CX4240: Introduction to Computational Data Analysis (2019 Summer)
Course Information
- Lecture time: Tuesdays and Thursdays, 2:35pm-4:25pm
- Location: Klaus 2443
- Piazza: https://piazza.com/class/jv16ic5pnsm1f2
Course Overview
This course introduces techniques for computational data analysis, with an emphasis on machine learning algorithms and their applications to real-world data. We will investigate the following question: how to extract useful knowledge from data computationally for decision making and task support? We will focus on on machine learning methods for computational data analysis, which are organized into three parts:
Basic math for data science and machine learning
- Linear algebra
- Probability and statistics
- Information theory
Unsupervised machine learning for data exploration
- Clustering analysis
- Dimension reduction
- Kernel density estimation
Supervised learning for predictive data analysis
- Tree-based models
- Linear classification and regression
- Neural networks
Prerequisites for this course include 1) basic knowledge of probability, statistics, and linear algebra; 2) Basic programming experience in Python.
Schedule
Office Hours and Questions
Office Hours:
- Instructor: Thursdays 1:30-2:20pm (Klaus 1323)
- David Office Hour: Mondays 02:00-03:00pm
- Wendi Office Hour: Tuesdays 10:30-11:20am
- Aradhya Office Hour: Wednesdays 10:30-11:20am
Piazza will be the main place for course discussions and announcements. If you have questions, please ask it on Piazza first because 1) other students may have the same question; 2) you will get help faster compared to sending emails.
If it’s something you do not like to discuss publicly on Piazza, you can use private messaging in Piazza.
Grading
Assignments (50%)
- There will be four assignments. Each one is designed for testing your understanding of the taught algorithms. Assignments will have programming and written analysis.
- You will need to submit all your assignments using ipynb.
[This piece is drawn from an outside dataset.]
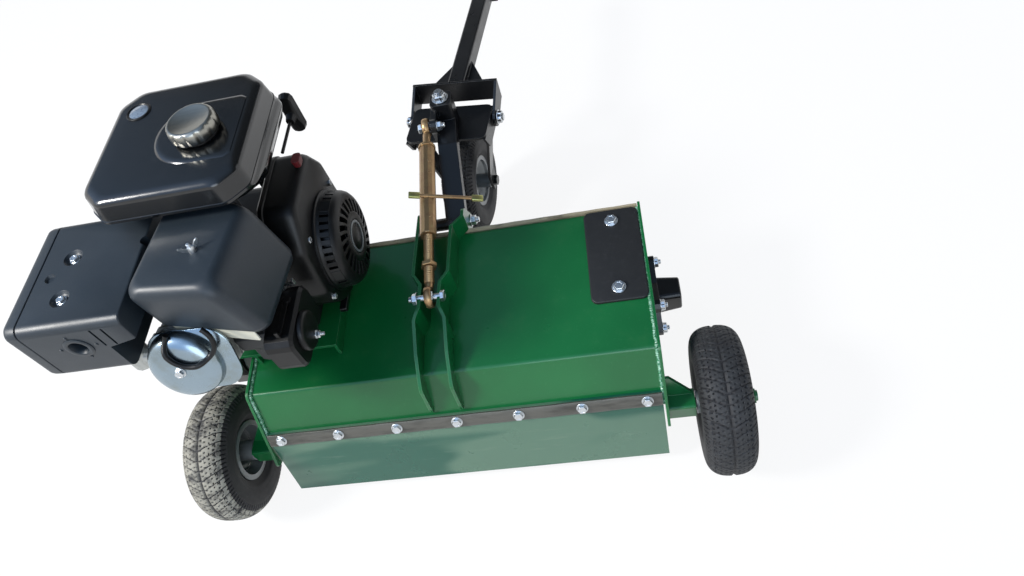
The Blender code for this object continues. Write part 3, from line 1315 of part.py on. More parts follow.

In ipynb, you can use markdown text editor. Here is a quick guidline how to use markdown in ipynb.
- All assignments follow the “no-late” policy. Assignments received after the due time will receive zero credit.
- All students are expected to follow the Georgia Tech Academic Honor Code.
Project Proposal (5%)
- A project proposal should be just one page
- A project proposal should include:
- Introduction/Background
- Methods
- Potential results
- Discussion
- At lease three referenced papers
- A checkpoint to make sure you are working on a proper machine learning related project.
Project (20%)
- You are expected to complete a project on computational data analysis with real-life data. Your project needs to be clear about 1) the data you are using; 2) the problem you are attempting to solve; 3) the method you are using; 4) the results and conclusion you attain.
- You will need to turn in a GitHub page for your project. The project report and the presentation. The project presentation and report can be combined into one deliverable using a GitHub page. For the project presentation, you just need to scroll down on your GitHub page. .
- Each project needs to be completed in a team of 2-4 people. Team members need to clearly claim their contributions in the project report.
- Each presentation cannot exceed beyond N/A minutes. If your presentation takes more than N/A minutes, you will be asked to stop the presentation at N/A minute mark. There will be N/A minute for Q/A.
- There will be three or more guest professors and PhD students in addition to TAs who will grade your presentations
- Refer to Project hints for your project's template, creating GitHub page, and also some general hints to improve the accuracy of your predictive model.
Class participation (5%)
- Your class participation score will be graded based on attendance and possibly in-class quizzes.
- Participation in class discussions (including asking relevant questions in class, volunteering to answer questions on Piazza) will be considered when determining your final grade. It will be especially useful when you are right on the edge of two letter grades.
Final Exam (20%)
- The final exam will be at assigened date/time for this class.
- The final exam will be a written and open-book exam. No electronic material can be used except calculator. Only paper material can be used in the exam (books, printed notes, etc). It would be better if you prepare a one or two page cheatsheet for yourself (let's save some trees).
- Again, there will be no make-up exams. You will get zero credit for your missed final exam.
Resources
Recommended books:
- Learning from data, by Yaser S. Abu-Mostafa
- Pattern recognition and machine learning, by Christopher Bishop
- Machine learning, by Tom Mitchell
- Data Mining: Concepts and Techniques, by Jiawei Han, Micheline Kamber, and Jian Pei
- The Elements of Statistical Learning, by Trevor Hastie, Robert Tibshirani, and Jerome Friedman
- Deep Learning, by Ian Goodfellow, Yoshua Bengio, and Aaron Courville
Other resources, such as machine learning toolboxes and datasets, will be provided throughout the course.